Des liens uniques entre les métiers de bouche
Cette nouvelle catégorie met en avant de nouveaux produits comme le chocolat pour l’artisan de Sierre David Pasquiet ou le panettone et sa Coupe du monde pour le Tessinois Giuseppe Piffaretti. «Elle donne aussi de nouveaux visages aux métiers de bouche», explique Josef Zisyadis. Et voilà donc un cuisinier de formation, David Pasquiet, qui reçoit le Mérite culinaire suisse comme pâtissier. Cela montre les liens uniques entre tous les métiers de bouche et leur union à travers le goût par un langage commun: «J’ai travaillé longtemps dans l’hôtellerie, dont dix ans dans les cuisines du Crans Ambassador. A la naissance de ma fille, on a repris cette ancienne nougaterie pour nous installer dans une vie plus régulière», raconte David Pasquiet. Lundi, avec Franck Reynaud, le chef de l’Hostellerie du Pas de l’Ours, lui aussi lauréat, leur conversation s’engage sur leur utilisation commune d’une petite pousse aromatique. «Les producteurs vont plus facilement au contact des chefs pour leur expliquer leurs nouvelles démarches», estime le pâtissier.
Quand David Pasquiet leur rend visite dans leur cuisine ou au restaurant, il se rend toujours compte de leur chance de travailler des produits frais qu’ils peuvent proposer chauds, froids, cuisinés ou cuits dans les deux heures. Alors que pour la consommation du chocolat, il faut tenir compte de sa conservation, jusqu’à dix jours, et donc y ajouter des produits frais, comme des fruits, se révèle difficile. Par contre, il pense que les pâtissiers peuvent dégager une énergie plus zen en anticipant des pièces à Pâques ou à Noël pour ensuite arriver à quelque chose «de propre et de net sur le montage».
Pour David Pasquiet qui connaît très bien le monde des concours pour avoir remporté les Swiss Chocolate Masters et avoir figuré dans le top 10 des meilleurs chocolatiers du monde en 2013, «le concours valorise des gestes répétés pendant onze heures, alors qu’un Mérite se décerne sur le long terme; il souligne une carrière de dix-sept ans, comme si le concours se répétait chaque jour».
David Pasquiet trouve réconfortant de se retrouver honoré par un jury qui comprend la cheffe Irma Dütsch ou la journaliste France Massy. David Pasquiet pense qu’à travers lui, on honore aussi le chocolat suisse qui contribue à construire la mythologie suisse à l’étranger. «On parle souvent du prestige du chocolat suisse, mais on connaît peu ceux qui le réalisent», constate Josef Zisyadis. Le jury parle à propos de David Pasquiet «d’éthique, de cœur et de talent». Lui continue à évoquer un travail artisanal malgré ses vingt-cinq employés et ses quatre boutiques: «On travaille avec plus de matériel et de façon plus moderne, mais on prépare tous nos fruits nous-mêmes, il ne faut jamais tomber dans le piège des produits préfabriqués.»
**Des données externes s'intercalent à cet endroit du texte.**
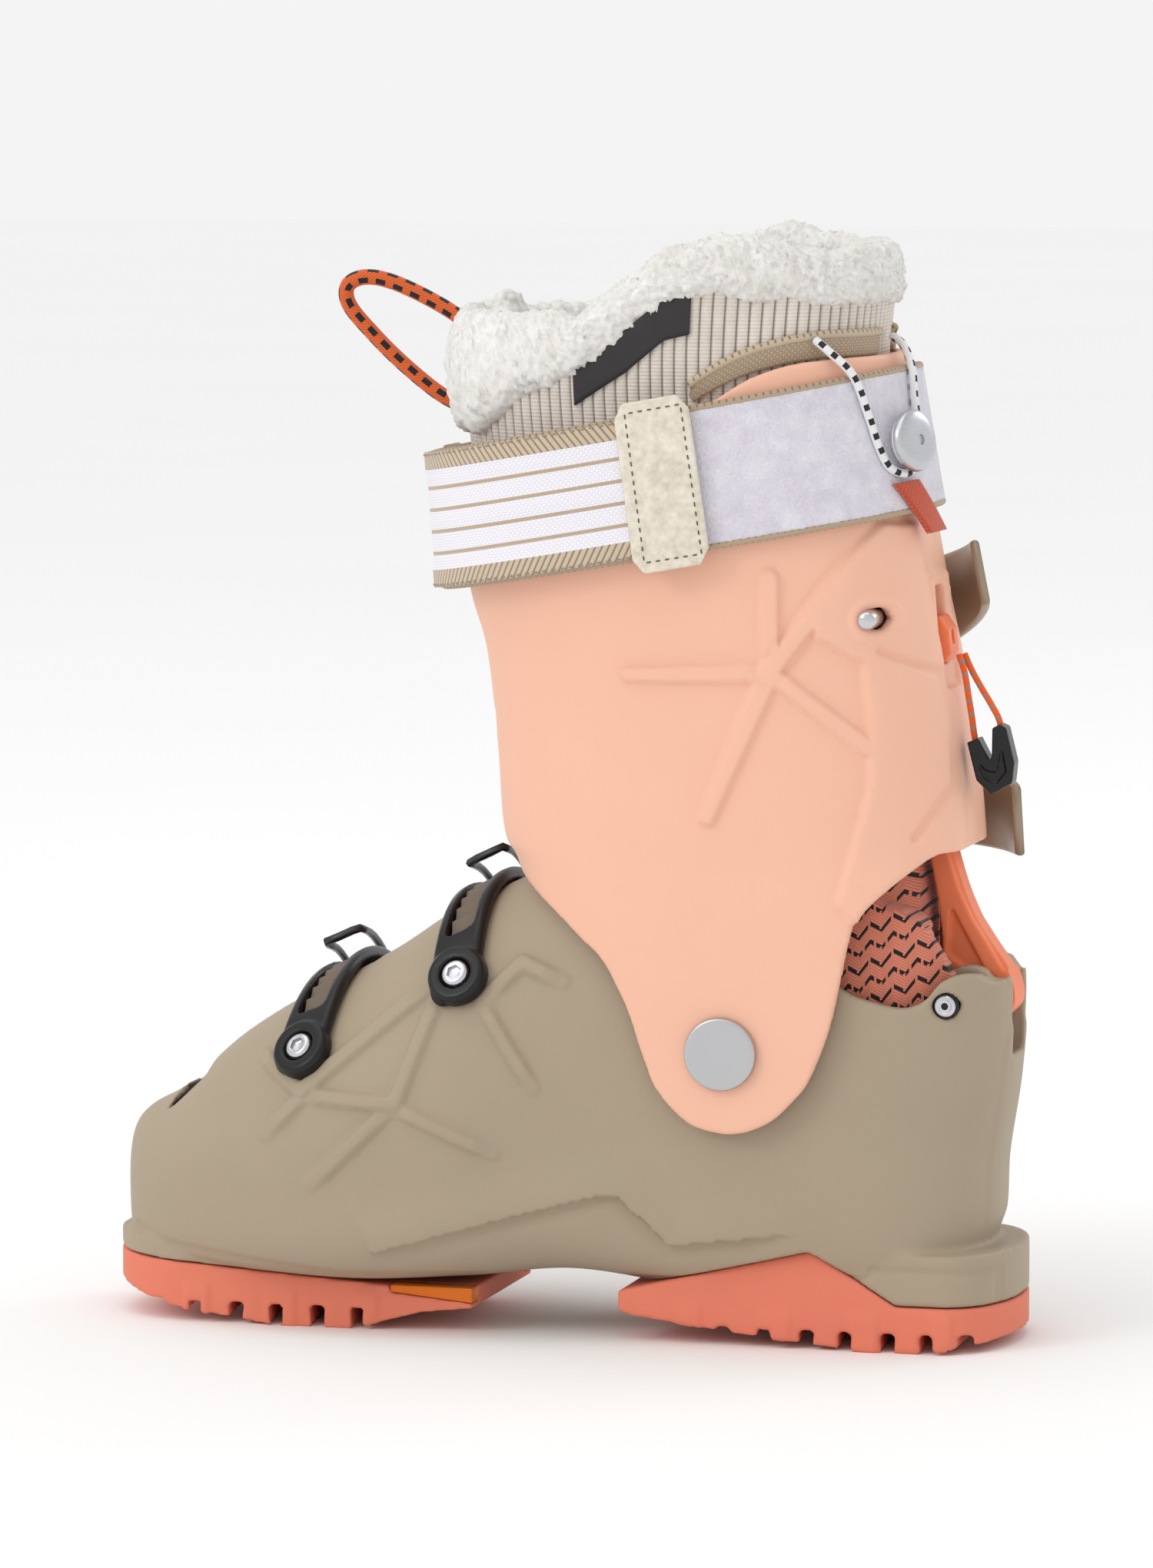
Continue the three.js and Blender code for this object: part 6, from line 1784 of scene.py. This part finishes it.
def build_stage():
    scene = bpy.context.scene
    low = CAD_BOX[0][2] / MM
    floor = plan_plate("studio_floor", [[-9000, -9000], [9000, -9000], [9000, 9000], [-9000, 9000]], low - 20, low)
    material, tree, shader = start_material("studio_paper", 0.9, Specular_IOR_Level=0.1)
    paper = clouds(tree, place_of(tree), 3.0, Detail=2.0)
    tree.links.new(blend_colour(tree, paper, (0.93, 0.93, 0.93, 1), (0.96, 0.96, 0.96, 1)),
                   shader.inputs["Base Color"])
    floor.data.materials.append(material)
    world = bpy.data.worlds.new("studio")
    world.use_nodes = True
    sky = world.node_tree
    backdrop = sky.nodes["Background"]
    height = node(sky, "ShaderNodeSeparateXYZ",
                  {0: node(sky, "ShaderNodeTexCoord").outputs["Generated"]}).outputs[2]
    tint = blend_colour(sky, spread(sky, height, 0.2, 0.7), (0.905, 0.905, 0.905, 1), (0.75, 0.75, 0.75, 1))
    sky.links.new(tint, backdrop.inputs["Color"])
    scene.world = world
    middle = (0.0, 0.0, 0.16)
    soft_light("overhead", (-0.3, 0.2, 2.2), middle, 1.8, 3)
    soft_light("key", (-1.5, -1.9, 1.5), middle, 1.0, 11)
    soft_light("rim", (1.4, 1.6, 1.2), middle, 1.0, 5)
    sun_data = bpy.data.lights.new("sun", "SUN")
    sun_data.energy = 0.55
    sun_data.angle = math.radians(60)
    sun = bpy.data.objects.new("sun", sun_data)
    scene.collection.objects.link(sun)
    sun.rotation_euler = (math.radians(20), math.radians(-15), 0)
    camera_data = bpy.data.cameras.new("view")
    camera_data.lens = 187.5
    camera_data.sensor_width = 36
    camera_data.clip_end = 50
    camera = bpy.data.objects.new("view", camera_data)
    scene.collection.objects.link(camera)
    azimuth, elevation, far = math.radians(15), math.radians(6), 2.5
    right = Vector((math.cos(azimuth), math.sin(azimuth), 0))
    forward = Vector((-math.sin(azimuth) * math.cos(elevation), math.cos(azimuth) * math.cos(elevation),
                      -math.sin(elevation)))
    up = right.cross(forward)
    aim = Vector((0, 0, 0.16)) + right * 0.00165 + up * 0.00565
    camera.location = aim - forward * far
    camera.rotation_euler = forward.to_track_quat("-Z", "Y").to_euler()
    scene.camera = camera
    scene.view_settings.view_transform = "Standard"


# ---- Add-on ----
class BootSizes(bpy.types.PropertyGroup):
    """Sizes of the boot's surface detail."""
    wales: IntProperty(name="Wales", description="How many wales run round the liner's corduroy", default=100,
                       min=60, max=160)
    wale_height: FloatProperty(
        name="Wale Height", description="How far a wale stands out of the liner", default=0.0009, min=0.0,
        max=0.003, unit="LENGTH")


class BootColours(bpy.types.PropertyGroup):
    """Colours of the boot's main parts."""
    shell: FloatVectorProperty(name="Shell", description="Colour of the lower shell", default=rgb("A99A84"),
                               size=4, min=0, max=1, subtype="COLOR")
    cuff: FloatVectorProperty(name="Cuff", description="Colour of the cuff", default=rgb("F1BCA2"), size=4, min=0,
                              max=1, subtype="COLOR")
    sole: FloatVectorProperty(name="Soles", description="Colour of the outsoles", default=rgb("E37F66"), size=4,
                              min=0, max=1, subtype="COLOR")


class BOOT_OT_stage(bpy.types.Operator):
    """Builds the floor, the lights and the camera"""
    bl_idname = "boot.stage"
    bl_label = "Stage"

    def execute(self, context):
        build_stage()
        return {"FINISHED"}


class BOOT_OT_shell(bpy.types.Operator):
    """Builds the lower shell and its toe gasket"""
    bl_idname = "boot.shell"
    bl_label = "Shell"

    def execute(self, context):
        build_shell()
        build_toe_gasket()
        return {"FINISHED"}


class BOOT_OT_cuff(bpy.types.Operator):
    """Builds the cuff"""
    bl_idname = "boot.cuff"
    bl_label = "Cuff"

    def execute(self, context):
        build_cuff()
        return {"FINISHED"}


class BOOT_OT_soles(bpy.types.Operator):
    """Builds the outsoles and finishes their fasteners"""
    bl_idname = "boot.soles"
    bl_label = "Soles"

    def execute(self, context):
        build_soles()
        return {"FINISHED"}


class BOOT_OT_ladders(bpy.types.Operator):
    """Builds the buckle ladders on the shell"""
    bl_idname = "boot.ladders"
    bl_label = "Ladders"

    def execute(self, context):
        build_ladders()
        return {"FINISHED"}


class BOOT_OT_pivots(bpy.types.Operator):
    """Builds the pivot caps"""
    bl_idname = "boot.pivots"
    bl_label = "Pivots"

    def execute(self, context):
        build_pivots()
        return {"FINISHED"}


class BOOT_OT_buckles(bpy.types.Operator):
    """Builds the levers, their bases and the cuff's ladders"""
    bl_idname = "boot.buckles"
    bl_label = "Buckles"

    def execute(self, context):
        build_buckles()
        return {"FINISHED"}


class BOOT_OT_walk_mechanism(bpy.types.Operator):
    """Builds the strut, the slider and its grip"""
    bl_idname = "boot.walk_mechanism"
    bl_label = "Walk Mechanism"

    def execute(self, context):
        build_walk_mechanism()
        return {"FINISHED"}


class BOOT_OT_liner(bpy.types.Operator):
    """Builds the liner's corduroy, fur lining and heel"""
    bl_idname = "boot.liner"
    bl_label = "Liner"

    def execute(self, context):
        build_liner()
        return {"FINISHED"}


class BOOT_OT_collar(bpy.types.Operator):
    """Builds the fur rim"""
    bl_idname = "boot.collar"
    bl_label = "Fur Collar"

    def execute(self, context):
        build_collar()
        return {"FINISHED"}


class BOOT_OT_tongue(bpy.types.Operator):
    """Builds the padded tongue"""
    bl_idname = "boot.tongue"
    bl_label = "Tongue"

    def execute(self, context):
        build_tongue()
        return {"FINISHED"}


class BOOT_OT_strap(bpy.types.Operator):
    """Builds the strap, its front band and its tab"""
    bl_idname = "boot.strap"
    bl_label = "Power Strap"

    def execute(self, context):
        build_strap()
        return {"FINISHED"}


class BOOT_OT_cords(bpy.types.Operator):
    """Builds the pull loop, the lace and the hike cord"""
    bl_idname = "boot.cords"
    bl_label = "Cords"

    def execute(self, context):
        build_cords()
        return {"FINISHED"}


class BOOT_OT_trim(bpy.types.Operator):
    """Builds the liner's tape and label patch"""
    bl_idname = "boot.trim"
    bl_label = "Trim"

    def execute(self, context):
        build_trim()
        return {"FINISHED"}


PIECES = [
    BOOT_OT_stage, BOOT_OT_shell, BOOT_OT_cuff, BOOT_OT_soles, BOOT_OT_ladders, BOOT_OT_pivots,
    BOOT_OT_buckles, BOOT_OT_walk_mechanism, BOOT_OT_liner, BOOT_OT_collar, BOOT_OT_tongue, BOOT_OT_strap,
    BOOT_OT_cords, BOOT_OT_trim,
]


class BOOT_PT_pieces(bpy.types.Panel):
    """Lists the boot's sizes, colours and pieces."""
    bl_label = "Ski Boot"
    bl_space_type = "VIEW_3D"
    bl_region_type = "UI"
    bl_category = "Ski Boot"

    def draw(self, context):
        for settings, names in ((context.scene.boot_sizes, BootSizes), (context.scene.boot_colours, BootColours)):
            for name in names.__annotations__:
                self.layout.prop(settings, name)
        for piece in PIECES:
            self.layout.operator(piece.bl_idname)


CLASSES = [BootSizes, BootColours, *PIECES, BOOT_PT_pieces]


def register():
    for made in CLASSES:
        bpy.utils.register_class(made)
    bpy.types.Scene.boot_sizes = PointerProperty(type=BootSizes)
    bpy.types.Scene.boot_colours = PointerProperty(type=BootColours)


def unregister():
    del bpy.types.Scene.boot_colours
    del bpy.types.Scene.boot_sizes
    for made in reversed(CLASSES):
        bpy.utils.unregister_class(made)


def main():
    register()
    for piece in PIECES:
        getattr(bpy.ops.boot, piece.bl_idname.split(".")[1])()
    bpy.context.view_layer.update()


if __name__ == "__main__":
    main()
Une identité axée sur une couleur peu comestible
Depuis 2017, il travaille avec son propre chocolat fabriqué au nord du Pérou à partir de fèves de Piura Porcelana: «Nous sommes restés une semaine parmi les planteurs pour comprendre cette fève et établir un prix qui soit plus élevé que le marché habituel.» Il pense que l’identité d’un confiseur passe par sa matière première, en l’occurrence bio et sans aucun ajout. Il fabrique un chocolat noir à 69% et un chocolat au lait à 42%. L’entreprise Felchlin exécute la transformation en chocolat et confectionne la couverture.
Le confiseur produit 30 tonnes de chocolat fini par année. David Pasquiet se distingue aussi par son identité visuelle axée sur le bleu: «Simplement parce que j’avais les yeux bleus, mais aussi par défi parce qu’il ne s’agit pas d’une couleur qu’on nous encourage à utiliser dans l’alimentaire. Alors on a commencé par le design des emballages puis en trouvant cette couleur à appliquer sur le chocolat avec des éléments de colorations synthétiques et des poudres de fruits déshydratés. David Pasquiet aime aussi parler de ses ganaches de chocolat aux abricots et aux framboises du Valais et aux pistaches de Sicile. Mais s’il devait évoquer un seul produit, il se concentrerait sur sa tablette de noisettes, avec son propre fournisseur de noisettes dans le Piémont et une torréfaction qui rend le tout «explosif en bouche».
Au Mérite, David Pasquiet ne portait pas un tour de cou bleu, mais bien rouge comme tous ses autres collègues lauréats, ce symbole distinctif conçu par l'Ecole cantonale d'art de Lausanne. Philippe Gobet trouve particulièrement émouvant ce foulard qui permet d'identifier une nation parmi une foule de veste blanche: «Ils se voient de loin.»